In this way, Khans of Tarkir’s MTG Arena debut can be argued to be a huge success. Players seem to be having a ton of fun with MTG Arena’s new Vintage format. The same thing, however, cannot be said for Khans of Tarkir’s Premier Draft format. According to statistics from 17Lands.com, this format may be incredibly unpopular!

Khans of Tarkir

Many MTG players considered Khans of Tarkir to be one of the best Limited formats in the game’s history, and looking at data from 17Lands certainly adds some supporting factors. There are certainly some powerhouses in the format, but nothing quite like the most harmful Limited bombs of 2023 that just blow a game out of the water. Khans of Tarkir Premier Draft also happens to be one of the slowest Premier Draft formats on MTG Arena in its entire history, with the average game ending after ten turns. This means players aren’t forced to try and Draft exceedingly fast decks, and can seriously try every single strategy available in the format, regardless of how slow it is. It also gives more time for decision making to impact the state of your games.

Despite this, Khans of Tarkir seems to be quite unpopular compared to 2023’s other Limited formats. This was pointed out by Twitter user Jake Browne.

As shown in the above post, when comparing popularity of all the core sets introduced on MTG Arena this year, Khans of Tarkir falls far behind. The graph showcases the amount of games for Premier Draft in the first two weeks of each format’s availability. Khans of Tarkir doesn’t even have half the results of Lord of the Rings, which also underperformed heavily in the digital Limited department despite being the bestselling set in MTG history. That said, Quick Draft seems to be within normal range.

It’s difficult to know why this is the case, but Khans of Tarkir Limited certainly feels a lot different than the other Limited sets released in 2023. The format is much slower than the other sets compared above. Cards are overall a lot less powerful as well, putting a lot more agency into decision making from the players’ end.

One factor we suspect that may impact Khans of Tarkir’s digital popularity, however, is that there’s simply not a lot of value in collecting many of the set’s cards.

Lack of Value

There are certainly some format-breaking cards in Khans of Tarkir. After all, Fetch Lands led to the creation of an entirely new constructed format on MTG Arena!

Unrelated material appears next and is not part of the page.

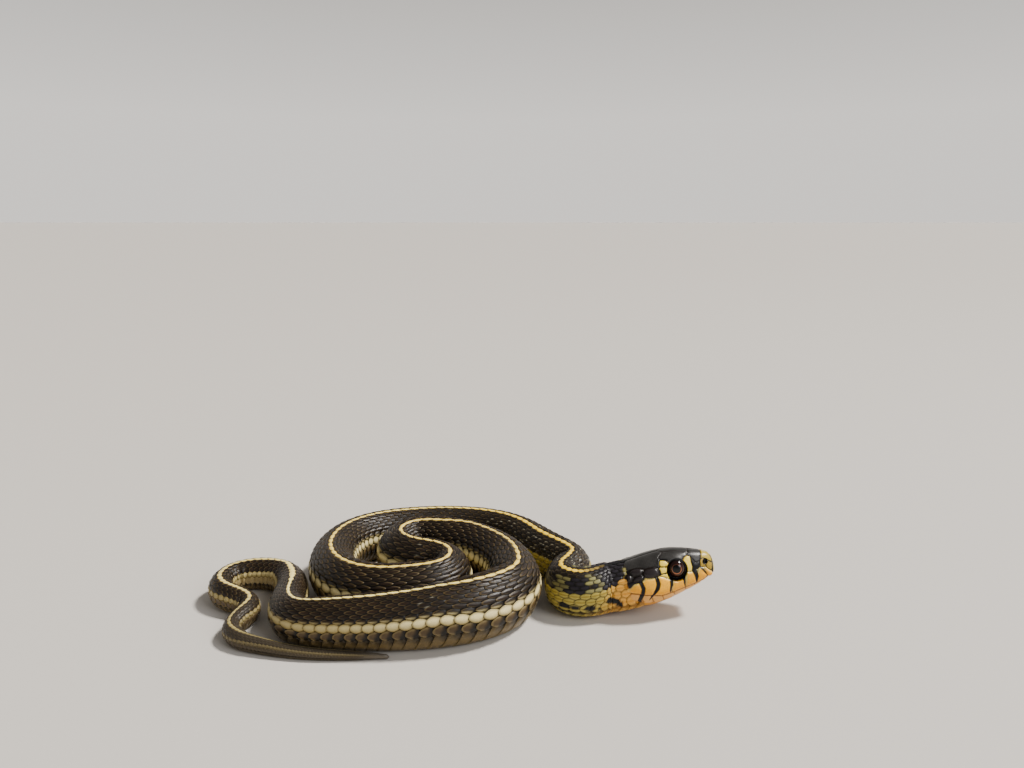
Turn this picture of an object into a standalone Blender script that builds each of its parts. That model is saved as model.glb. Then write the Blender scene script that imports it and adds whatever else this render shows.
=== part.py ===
# Life-size garter snake, resting in a flat coil with its head lifted off the floor.
#
# The body is a loft along one route on the floor. Head, lower jaw, eyes, neck, trunk and tail are
# separate solids that stand 0.3 mm apart. Sizes are in millimetres, X runs along the head, Z is up
# and the floor is Z = 0. The whole is moved at the end, so that its footprint is centred on the origin.

import math

import bmesh
import bpy
import numpy as np
from mathutils import Matrix, Vector

MM = 0.001
GAP = 0.3
MIDDLE = (-1.06, 0.70)  # middle of the footprint below, which is moved to the origin

# Head: its axis runs back from the snout and tips down towards the neck.
SNOUT = (49.6, -6.0, 9.9)
HEAD_LENGTH = 20.5
HEAD_PITCH = 12.0
HEAD_YAW = 3.0
HEAD_ROLL = 5.0
HEAD_SIDES = 32

# Head stations: distance behind the snout, half width, height above and depth below the axis.
HEAD_STATIONS = (
    (0.0, 1.05, 1.15, 1.05),
    (0.3, 1.65, 1.75, 1.55),
    (1.5, 2.35, 2.60, 2.30),
    (3.0, 2.85, 3.15, 2.95),
    (5.0, 3.30, 3.80, 3.65),
    (7.2, 3.75, 4.30, 4.20),
    (9.5, 4.35, 4.50, 4.70),
    (12.5, 4.95, 4.35, 5.15),
    (15.5, 5.10, 4.00, 5.35),
    (18.0, 4.85, 3.80, 5.45),
    (20.5, 4.60, 3.85, 5.45),
)
HEAD_WIDEST = -1.4  # height of the widest level, at the lips
CROWN_POWER = 0.86
CHIN_POWER = 0.80

# Mouth line: distance behind the snout and height on the head axis, up to the corner of the gape.
MOUTH_LINE = (
    (-1.0, -1.10), (0.5, -1.20), (1.5, -1.50), (3.4, -2.05), (5.6, -2.50), (8.4, -2.75), (11.0, -2.80),
    (14.0, -2.05), (17.6, -0.90),
)
JAW_END = (18.3, -8.0)

EYE_BEHIND_SNOUT = 7.65
EYE_HEIGHT = 1.20
EYE_RADIUS = 1.90
EYE_CENTRE_OUT = 2.20
EYE_INNER_FACE = 0.9
BROW_RISE = 0.30
BROW_LENGTH = 2.6
NOSTRIL_BEHIND_SNOUT = 1.6
NOSTRIL_HEIGHT = 1.25
NOSTRIL_RADIUS = 0.42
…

Delve is also an incredibly broken mechanic. Treasure Cruise‘s introduction to MTG Arena means that Pioneer Izzet Phoenix lists are basically complete. Dig Through Time can make its presence known in control strategies, and even some more niche strategies like Neoform Atraxa can see play in Explorer thanks to Hooting Mandrills coming to the client. Treasure Cruise and Hooting Mandrills are even commons, making crafting them incredibly easy!

Aside from these cards, however, none of the Khans of Tarkir’s cards see much competitive play. To make things worse, the cards that do see competitive play may do so in rather unpopular digital formats.

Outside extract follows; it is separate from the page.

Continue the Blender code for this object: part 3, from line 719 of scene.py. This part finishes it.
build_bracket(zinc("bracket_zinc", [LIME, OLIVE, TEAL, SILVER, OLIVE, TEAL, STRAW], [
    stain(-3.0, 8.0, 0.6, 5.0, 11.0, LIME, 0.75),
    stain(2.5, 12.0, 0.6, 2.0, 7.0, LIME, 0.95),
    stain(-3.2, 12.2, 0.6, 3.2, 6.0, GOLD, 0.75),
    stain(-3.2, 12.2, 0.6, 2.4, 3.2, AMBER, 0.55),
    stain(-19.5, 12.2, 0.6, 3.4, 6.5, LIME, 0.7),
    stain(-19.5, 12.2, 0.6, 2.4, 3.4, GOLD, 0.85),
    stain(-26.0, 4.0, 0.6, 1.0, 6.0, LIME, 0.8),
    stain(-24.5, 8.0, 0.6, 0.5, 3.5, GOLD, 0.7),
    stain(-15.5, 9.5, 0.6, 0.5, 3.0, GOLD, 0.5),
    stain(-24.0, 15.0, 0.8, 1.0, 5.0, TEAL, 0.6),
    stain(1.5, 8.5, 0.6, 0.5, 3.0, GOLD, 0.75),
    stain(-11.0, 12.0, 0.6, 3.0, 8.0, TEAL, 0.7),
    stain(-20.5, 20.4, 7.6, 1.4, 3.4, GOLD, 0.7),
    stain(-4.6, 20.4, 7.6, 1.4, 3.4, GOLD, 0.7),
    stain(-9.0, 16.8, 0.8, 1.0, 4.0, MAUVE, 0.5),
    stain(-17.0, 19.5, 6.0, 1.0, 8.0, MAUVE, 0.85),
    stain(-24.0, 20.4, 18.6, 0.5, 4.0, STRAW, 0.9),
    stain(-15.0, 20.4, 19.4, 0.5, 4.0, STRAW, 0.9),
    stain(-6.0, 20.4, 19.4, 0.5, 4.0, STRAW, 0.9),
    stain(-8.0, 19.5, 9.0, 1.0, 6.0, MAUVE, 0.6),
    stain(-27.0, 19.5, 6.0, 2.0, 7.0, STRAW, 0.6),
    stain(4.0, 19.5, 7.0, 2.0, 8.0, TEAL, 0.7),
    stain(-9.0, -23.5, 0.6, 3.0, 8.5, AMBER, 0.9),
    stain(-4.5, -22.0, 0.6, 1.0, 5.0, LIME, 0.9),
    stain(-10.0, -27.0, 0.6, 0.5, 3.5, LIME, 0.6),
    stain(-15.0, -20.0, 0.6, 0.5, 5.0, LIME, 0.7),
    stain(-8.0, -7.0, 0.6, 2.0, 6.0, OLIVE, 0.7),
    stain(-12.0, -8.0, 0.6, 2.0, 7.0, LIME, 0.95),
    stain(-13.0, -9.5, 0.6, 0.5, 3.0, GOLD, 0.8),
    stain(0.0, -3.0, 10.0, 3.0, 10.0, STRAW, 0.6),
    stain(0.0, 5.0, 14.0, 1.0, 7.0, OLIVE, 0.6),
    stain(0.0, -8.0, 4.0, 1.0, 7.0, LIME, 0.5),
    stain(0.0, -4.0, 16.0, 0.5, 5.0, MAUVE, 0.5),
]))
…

Treasure Cruise and Dig Through Time should primarily see play in Explorer, Historic and Timeless. Fetch Lands can only see play in Timeless, and the other Delve cards are likely to follow the same trends. Aside from enjoying the Draft format itself, one major incentive for MTG Arena players to engage in Limited is to expand their collection. This is where an issue may rise for some players. Are Khans of Tarkir cards that valuable to the average MTG Arena player?

This graph was released as part of an article from Wizards of the Coast named State of Formats in MTG Arena. Do note that this article was released back in September, before the release of The Lost Caverns of Ixalan, so it is a bit out of date.

That said, this graph does indicate a trend that could explain the lower play rate of Khans of Tarkir and even Lord of the Rings: Tales of Middle-earth. Standard is, by far, the most popular format on MTG Arena. This was followed by Historic, but the release of Timeless may have changed things a bit. Regardless, Explorer is the least popular format by some margin, bested by even the infamous Alchemy format, which was twice as popular as Explorer in early September!

This means that the most popular format in MTG Arena doesn’t get anything from Khans of Tarkir or from Lord of the Rings. None of these cards are Standard legal, meaning that MTG Arena players who care about the Standard format exclusively have no incentive to collect these sets.

Timeless has almost certainly thrown a wrench into these format statistics, but Standard likely remains the most popular format on MTG Arena by some margin. Additionally, a majority of the inclusions from Khans of Tarkir have the largest impact in Timeless and Explorer. Throw in the fact that Treasure Cruise and some of the other Delve cards are easily craftable, and there aren’t many prizes to acquire for your collection by drafting Khans of Tarkir.

All this being said, we do not know for a fact that this is having an impact on Khans of Tarkir’s Draft popularity. It is only a possibility.

More Data is Out There

At the end of the day, there’s a lot more data to analyze for those interested in having their questions answered. 17Lands.com remains the best resource for MTG Arena data relating to anything Limited, and exploring that platform even further can reveal more about the lack of popularity for the Khans of Tarkir Limited format, despite it being named one of the best formats in history. There’s certainly a lot more digging to do than we did, and we encourage players who care about digital Limited formats to become more informed.